Well, no worries. We here at Random Crapp have got all you need
to know about last night. Starting with
the fact that the United States government is actively trying to cover up
certain events that transpired during our latest Christmas Eve. Even now, the best Google searcher in the
world would be unable to find any news reports or cached sites from last night
containing certain key words like Santa, North Korea, Kirk Cameron and so on,
during the hours of 1am to 6:30am.
But thanks to the
magic of screen capture and our intense boredom, we were able to stay abreast
of the situation even as the government was busy scrubbing all mention of what really
transpired on Christmas Eve from the world wide web. Below you will find
transcribed notes from Associated Press breaking news bulletins that were meant
for wide distribution to various news agencies, but have since been heavily
redacted. The truth shall set us free!
1:06am Associated Press Breaking News Alert:
According to
eyewitnesses reporting live from Seoul, South Korea, several North Korean
fighter jets have engaged in a aerial dogfight with Santa Claus. As of this
posting, two reindeer are down and you're probably not getting that Xbox One
bundle.
More updates as they come…
More updates as they come…
1:36am AP Breaking News Alert:
Following a brutal midair
attack by North Korean fighter jets, Santa Claus has narrowly made his way into
friendlier skies, albeit without Blitzen and Rudolph who are now prisoners of
Dear Leader Kim Jong Un.
A list of demands in exchange for the release of the two reindeer is expected soon...
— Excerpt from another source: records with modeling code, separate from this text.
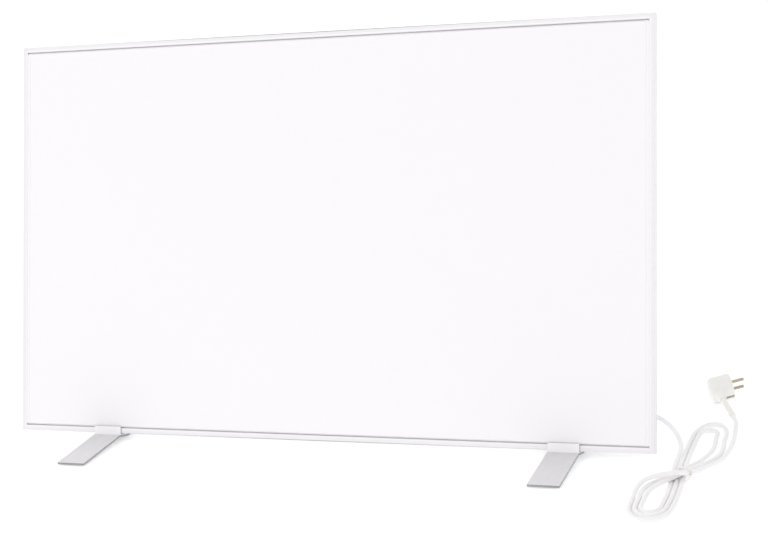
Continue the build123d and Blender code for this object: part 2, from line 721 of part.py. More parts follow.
core_run = (shank_end - block_left - BLOCK_WIDTH) / 3
core_spread = 1.3 * LEAD_DIAMETER
supply_cores = [
    wire(
        [
            (shank_end, GLAND_HEIGHT + step * core_spread, gland_depth),
            (shank_end - core_run, GLAND_HEIGHT + step * core_spread, gland_depth),
            (shank_end - 2 * core_run, OPENING_Y + step * POLE_PITCH, lead_depth),
            (block_left + BLOCK_WIDTH, OPENING_Y + step * POLE_PITCH, lead_depth),
        ],
        LEAD_DIAMETER,
        LEAD_DIAMETER,
    )
    for step in (-1, 0, 1)
]
finish(Compound(children=supply_cores), "supply_cores")

# ================================================================ feet
seat_back = Vector(0, cos(lean), -sin(lean))


def side_plane(x):
    """A plane square to X at this foot: its x runs back through the panel, its y up the panel."""
    return Plane(origin=(x, edge_y, base_z), x_dir=seat_back, z_dir=across)


def seat_point(back, up):
    """A point of the foot's side view, from the panel's lower front edge, as (y, z)."""
    point = Vector(0, edge_y, base_z) + seat_back * back + panel_up * up
    return point.Y, point.Z


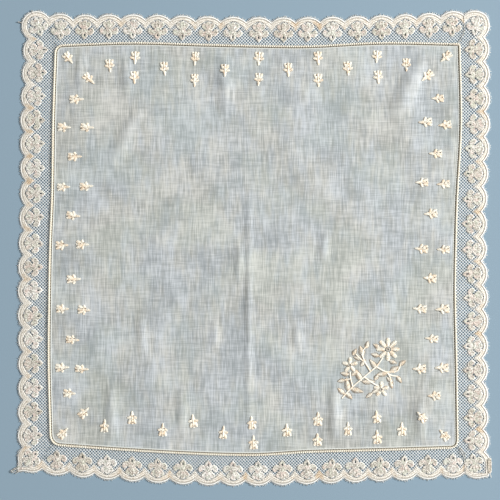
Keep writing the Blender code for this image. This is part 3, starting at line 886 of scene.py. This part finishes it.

A list of demands in exchange for the release of the two reindeer is expected soon...
1:57am AP Breaking News Alert:
In exchange for the
release of Blitzen and Rudolph, North Korea demands that actors James Franco
and Seth Rogen immediately produce a film praising Dear Leader Kim Jong Un as
Earths "greatest pudgy dictator".
Although it's possible we translated that last part wrong..
Although it's possible we translated that last part wrong..
2:15am AP Breaking News Alert:
Horror on holiday, as
North Pole representatives receive a package from North Korea containing the
severed nose of Rudolph the (formerly) Red Nosed Reindeer. Attempts to contact
James Franco and Seth Rogen have been unsuccessful, as it is presumed they are
both too high to respond.
Unconfirmed reports indicate that Santa may have contacted Kirk Cameron for assistance. Stay with Associated Press for further updat-, ok, this just in: North Korea has just bombed Kirk Cameron. He's dead.
Unconfirmed reports indicate that Santa may have contacted Kirk Cameron for assistance. Stay with Associated Press for further updat-, ok, this just in: North Korea has just bombed Kirk Cameron. He's dead.
2:28am AP Breaking News Alert:
Shocking video of
North Korean soldiers beheading beloved reindeer Blitzen prompts President
Obama to authorize Emergency Operation: Slay Ride, a joint mission between the
U.S. and the North Pole led by Clark Griswold and that one kid from A Christmas
Story, as well as several unnamed but presumably expendable elves.
More updates as the situation develops..
More updates as the situation develops..
4:45am AP Breaking News Alert:
Operation: Slay Ride
has failed. After a series of wacky misunderstandings, Gen. Griswold led his
men/elves directly into the active mine field of the DMV. No bodies have yet
been recovered. Pres. Obama on the failed mission is quoted as saying,
"Probably shouldn't have sent Chevy fucking Chase."
With little hope left, the world prays for a hero...
With little hope left, the world prays for a hero...
4:57am AP Breaking News Alert:
A hero rises? Quint,
the salty old sea dog from the movie Jaws offers to rescue Rudolph for $10,000.
Quint: " for ten thousand dollars, you get the head, the tail, the whole
damn thing". In response, the North Koreans send another package to Santa
containing a hoof and a note that reads "You're going to need a bigger
sleigh lol."
Santa is not amused.
Santa is not amused.
5:18am AP Breaking News Alert:
With nowhere else to
turn, and James Franco and Seth Rogen too high to stop laughing, Santa trades
in his traditional sleigh for a more advanced, weaponized version of the
classic conveyance. Replacing the reindeer he has left for a pair of
experimental jet engines and a host of surface to air missiles, Santa suits up
in a next generation bullet proof red cloak and prepares to invade North Korea.
With several machine guns, pistols, knives and a few sharp sticks strapped to
his back, Santa vows not to return without Rudolph.
A hopeful world waits with baited breath...
A hopeful world waits with baited breath...
6:11am AP Breaking News Alert:
Rudolph the Stub Nosed Reindeer is currently being airlifted to the North Poles infirmary, where elvish doctors hope to be able to reattach his severed appendages. We wish him well on his long road to recovery. In the meantime, Santa has promised to complete his rounds as scheduled, despite his own not inconsiderable wounds. Authorities caution Santa to temporarily skip certain parts of the U.S. this morning, as they worry that his disheveled appearance might cause some people to "stand their ground".
And THAT, my friends, is what really happened last night. Merry Christmas to all and to all a good night!